**RECORDS:**
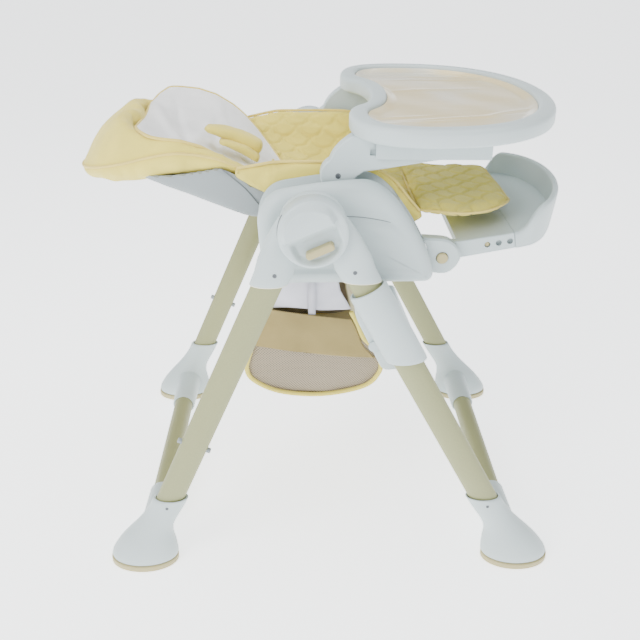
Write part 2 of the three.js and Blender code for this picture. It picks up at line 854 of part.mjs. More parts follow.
const tongue = cut(
  block([holeStart - 12, footStart + 20], [tongueOut - tongueThick, tongueOut], [-5.4, 5.4]),
  pin(holeStart, 0, footPinRadius + gap, tongueOut - tongueThick - 1, tongueOut + 1, 10),
);
addSeatPiece("footrest", calfPlaced(join(footShell, tongue, mirrored(tongue))), white);
const footPin = pin(holeStart, 0, footPinRadius, tongueOut - tongueThick, railIn + slotDepth - gap, 10);
addSeatPiece("footrest_pin_left", calfPlaced(footPin), beige);
addSeatPiece("footrest_pin_right", calfPlaced(mirrored(footPin)), beige);

// Calf pad: a quilted flap that lies over the frame.
const calfPadPlan = rounded([
  [-22, 18 - calfHalfWide, 16],
  [112, 14 - calfHalfWide, 40],
  [124, 0, 60],
  [112, calfHalfWide - 14, 40],
  [-22, calfHalfWide - 18, 16],
]);
const calfPad = plate(calfPadPlan, 0, 13, { soft: 4, segments: 4 }).translate([calfX - 12, 0, 590]);
addSeatPiece("calf_pad", calfPad, fabric);

// ---- tray arms, tray and insert ----
const armOutline = new THREE.Shape();
armOutline.absarc(armX, armZ, armRadius, 119 * deg, 355 * deg, false);
armOutline.lineTo(armX + 38, armZ + 6);
armOutline.lineTo(armX + 70, armZ + 11);
armOutline.lineTo(armX + 178, armZ + 29);
armOutline.lineTo(armX + 178, trayBottom - 2);
armOutline.lineTo(armX + 20, trayBottom - 2);
armOutline.quadraticCurveTo(armX - 6, armZ + 44, armX - 13, armZ + 23.6);
addSeatPair(
  "tray_arm",
  cut(
    slab(armOutline, armIn, armIn + armThick, { soft: 2, segments: 8 }),
    block([armX + 46, armX + 56], [armIn + armThick - 5, armIn + armThick + 2], [armZ + 31, armZ + 40]),
    pin(armX, armZ, 5 + gap, armIn - 1, armIn + armThick - 6),
  ),
  white,
);
addSeatPair("arm_pin", pin(armX, armZ, 5, panelIn + 1, armIn + armThick - 6 - gap), steel);

const bellyHalf = 104;
const bellyDeep = 52;
const trayOutline = new THREE.Shape();
const backCorner = { x: trayBack + 12, y: bellyHalf };
const bellyX = trayBack + bellyDeep;
const wideX = trayBack + 110;
const shoulderY = trayHalfWide - 30;
trayOutline.moveTo(backCorner.x, backCorner.y);
trayOutline.quadraticCurveTo(trayBack - 2, bellyHalf + 22, trayBack, bellyHalf + 60);
trayOutline.bezierCurveTo(trayBack + 4, shoulderY, trayBack + 40, trayHalfWide - 2, wideX, trayHalfWide);
trayOutline.bezierCurveTo(trayFront - 60, trayHalfWide, trayFront, 130, trayFront, 0);
trayOutline.bezierCurveTo(trayFront, -130, trayFront - 60, -trayHalfWide, wideX, -trayHalfWide);
trayOutline.bezierCurveTo(trayBack + 40, 2 - trayHalfWide, trayBack + 4, -shoulderY, trayBack, -bellyHalf - 60);
trayOutline.quadraticCurveTo(trayBack - 2, -bellyHalf - 22, backCorner.x, -backCorner.y);
trayOutline.bezierCurveTo(bellyX, 24 - bellyHalf, bellyX, bellyHalf - 24, backCorner.x, backCorner.y);

const trayTop = trayBottom + trayThick;
const wellFloor = trayBottom + 9;
const guideX = [96, 250];
const guideOut = armIn + armThick + 9;
const guide = block(guideX, [guideOut - 6, guideOut], [armZ + 26, trayBottom + 2]);
addSeatPiece(
  "tray",
  cut(
    join(plate(trayOutline, trayBottom, trayTop, { soft: 6, segments: 7 }), guide, mirrored(guide)),
    plate(trayOutline, wellFloor, trayTop + 8, { inset: trayRim, segments: 7 }),
  ),
  white,
);
addSeatPiece(
  "tray_insert",
  cut(
    plate(trayOutline, wellFloor + gap, trayTop + 1, { inset: trayRim + gap, soft: 1.5, segments: 7 }),
    plate(trayOutline, wellFloor + 4, trayTop + 8, { inset: trayRim + 14, segments: 7 }),
  ),
  honey,
);
addSeatPiece(
  "tray_latch",
  block([trayFront - 66, trayFront - 30], [-34, 34], [trayBottom - 12, trayBottom - gap]),
  greyPlastic,
);

// ---- the chair stands on the floor, in the middle of its outline ----
const outline = new THREE.Box3().setFromObject(chair, true);
chair.position.set(-(outline.min.x + outline.max.x) / 2, 0, -outline.min.z);

export default chair;
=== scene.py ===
import math
import bmesh
import bpy
import numpy as np
from mathutils import Matrix, Vector


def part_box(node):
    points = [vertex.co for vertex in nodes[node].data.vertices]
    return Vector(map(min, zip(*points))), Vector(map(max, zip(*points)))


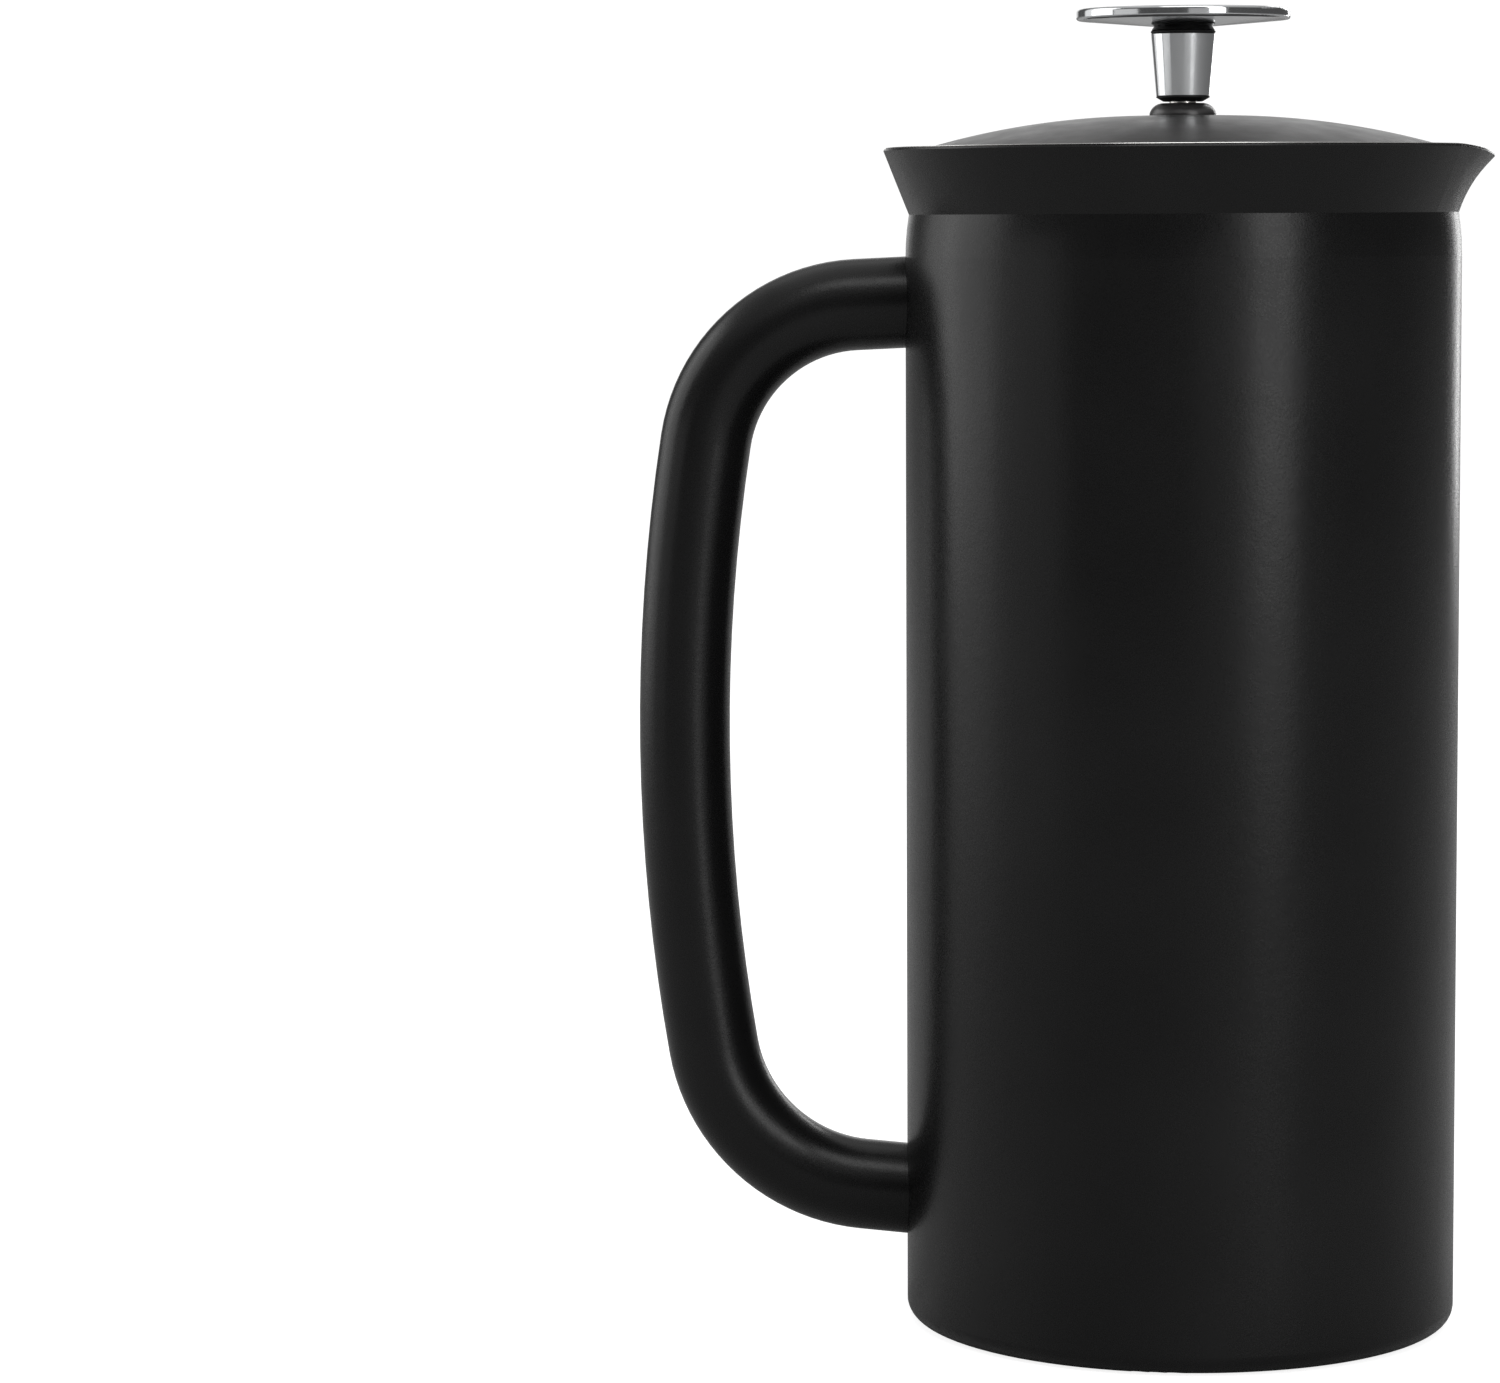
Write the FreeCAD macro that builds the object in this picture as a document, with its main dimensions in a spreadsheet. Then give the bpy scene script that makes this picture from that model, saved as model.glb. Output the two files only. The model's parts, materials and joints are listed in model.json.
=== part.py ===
# French press: double-walled steel carafe with a tube handle, a press-fit lid, a chrome-knobbed plunger and
# two nested filter baskets joined by a bayonet.
# Frame: millimetres, +Z up, origin at the centre of the base's flat underside. The spout points to +X, the handle to -X.
import FreeCAD, Part
import math
import os
from FreeCAD import Vector as V
from FreeCAD import Placement, Rotation

doc = FreeCAD.newDocument("french_press")
sheet = doc.addObject("Spreadsheet::Sheet", "Params")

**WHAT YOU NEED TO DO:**
Both the line with "---- the chair" and the line with "Write the FreeCAD" belong in the answer; write them out exactly, with every line between.

**OUTPUT BELOW:**
// ---- the chair stands on the floor, in the middle of its outline ----
const outline = new THREE.Box3().setFromObject(chair, true);
chair.position.set(-(outline.min.x + outline.max.x) / 2, 0, -outline.min.z);

export default chair;
=== scene.py ===
import math
import bmesh
import bpy
import numpy as np
from mathutils import Matrix, Vector


def part_box(node):
    points = [vertex.co for vertex in nodes[node].data.vertices]
    return Vector(map(min, zip(*points))), Vector(map(max, zip(*points)))


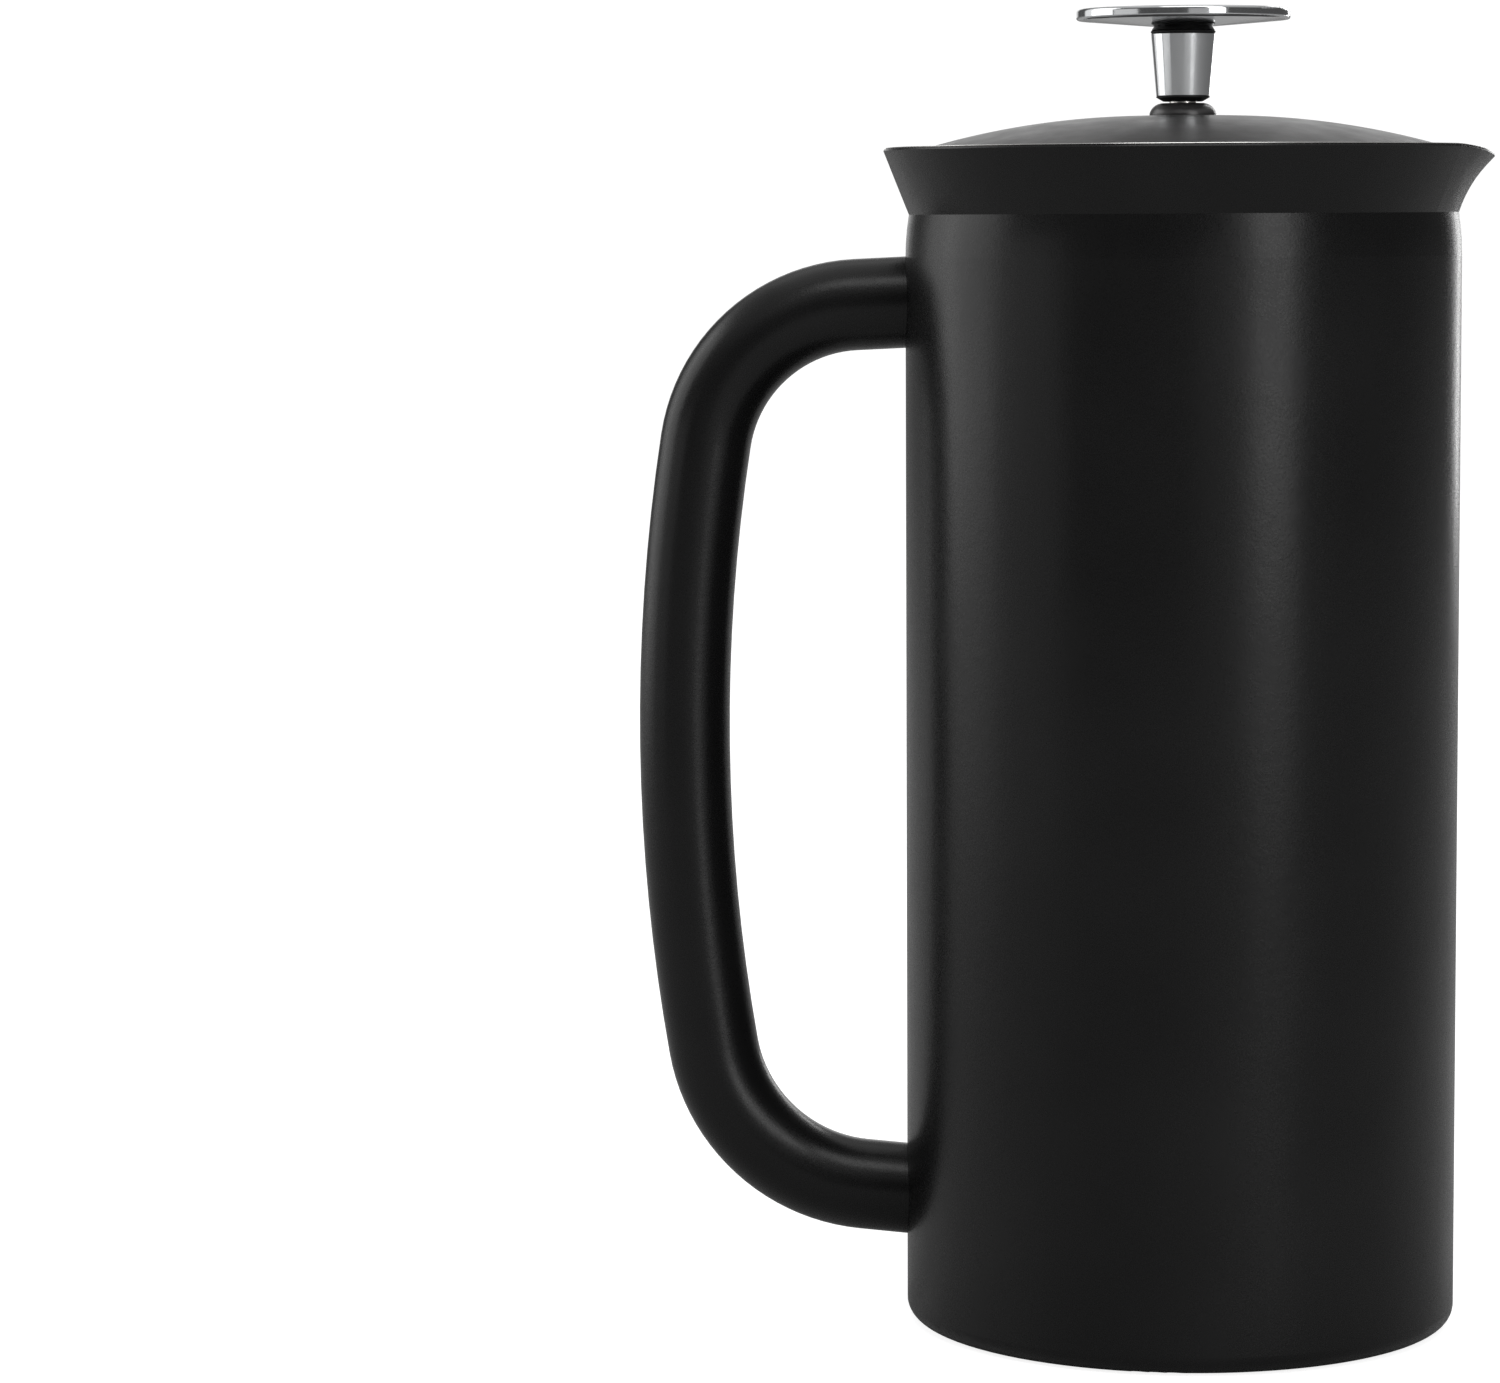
Write the FreeCAD macro that builds the object in this picture as a document, with its main dimensions in a spreadsheet. Then give the bpy scene script that makes this picture from that model, saved as model.glb. Output the two files only. The model's parts, materials and joints are listed in model.json.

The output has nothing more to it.